Thermal Conductivity and Rheology of Graphene Oxide Nanofluids and a Modified Predication Model

Abstract

In order to reveal the heat transfer performance of nanofluids in solar collectors, the thermal conductivity and dynamic viscosity of five kinds of graphene oxide nanofluids, with a mass fraction of 0.002% to 0.01%, were studied in the temperature range of 25–50◦C. To ensure the dispersion and stability of the prepared nanofluids, UV–Vis absorption spectrum, zeta potential and particle size distribution were employed for nanofluid characterization. Agglomeration and sedimentation of the prepared nanofluids after standing for 20 days were observed, showing the good stability of the prepared graphene oxide–water nanofluid. The dynamic viscosity and thermal conductivity were measured.

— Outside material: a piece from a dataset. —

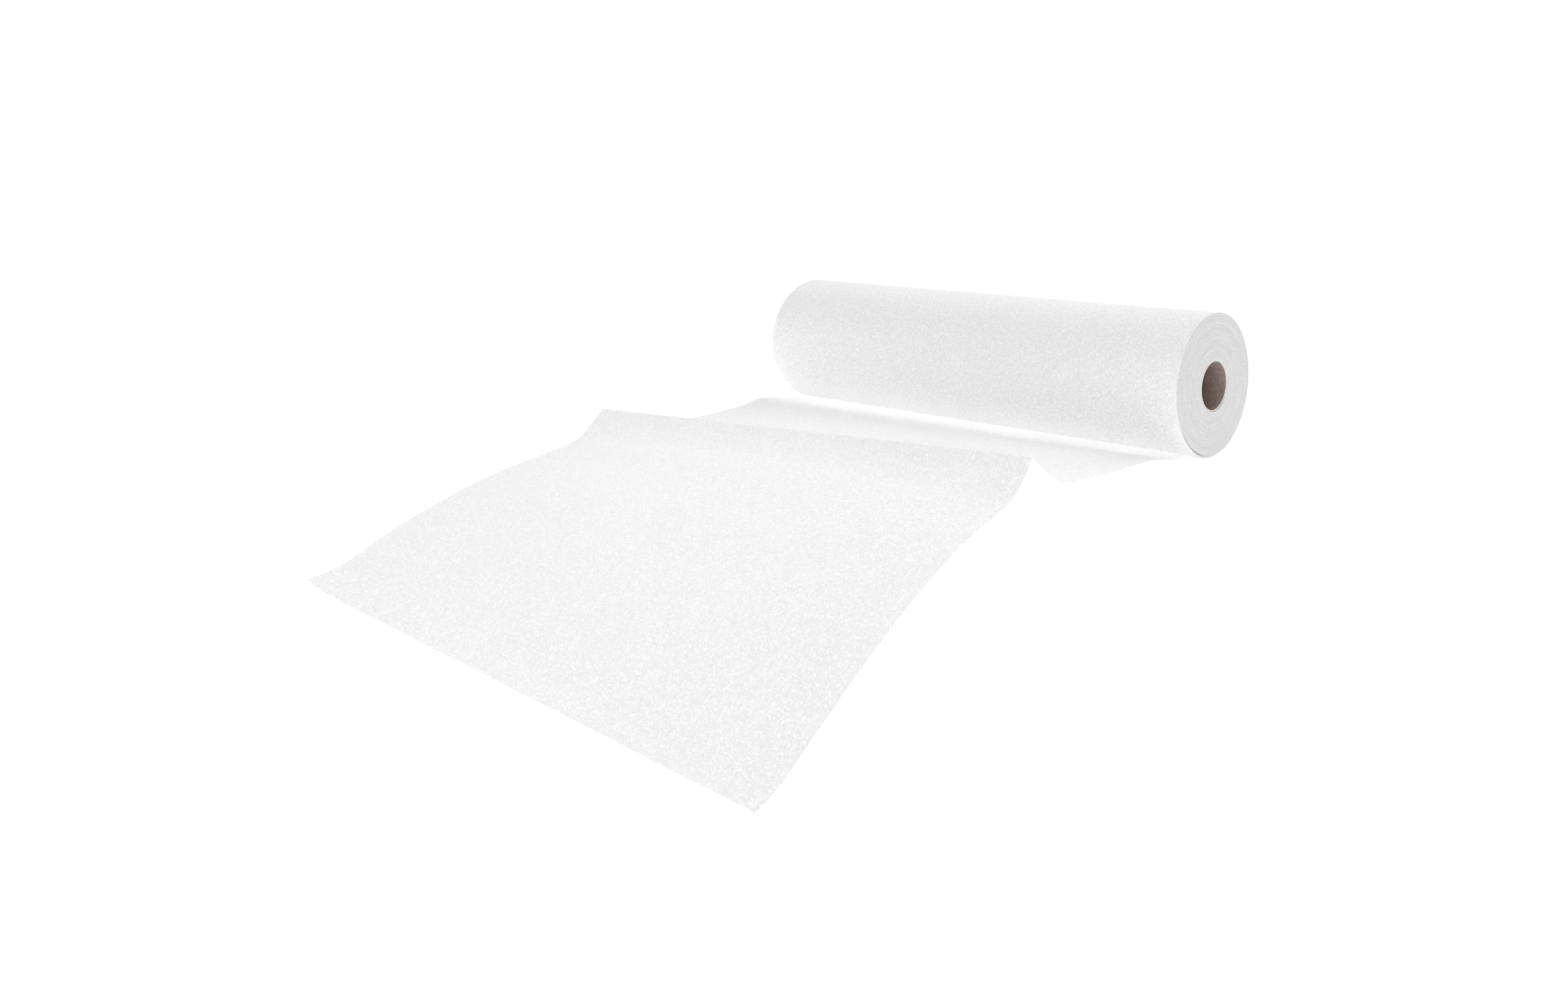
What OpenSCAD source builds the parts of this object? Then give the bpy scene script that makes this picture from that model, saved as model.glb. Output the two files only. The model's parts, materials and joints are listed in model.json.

They show that with the increase in temperature, the dynamic viscosity of nanofluids decreases and the thermal conductivity increases. With the increase in mass concentration, the viscosity and thermal conductivity are improved. The highest thermal conductivity increase is obtained when the nanofluid concentration is 0.01% and the temperature is 50◦C. Finally, and most importantly, considering the inaccuracy of the existing experimental correlations to the predicted values of thermal conductivity, we propose our new mathematical model of correlation and carry out a series of tests to verify its reliability. The experimental correlations with temperature and concentration as independent variables show good agreement and accuracy with the experimental data.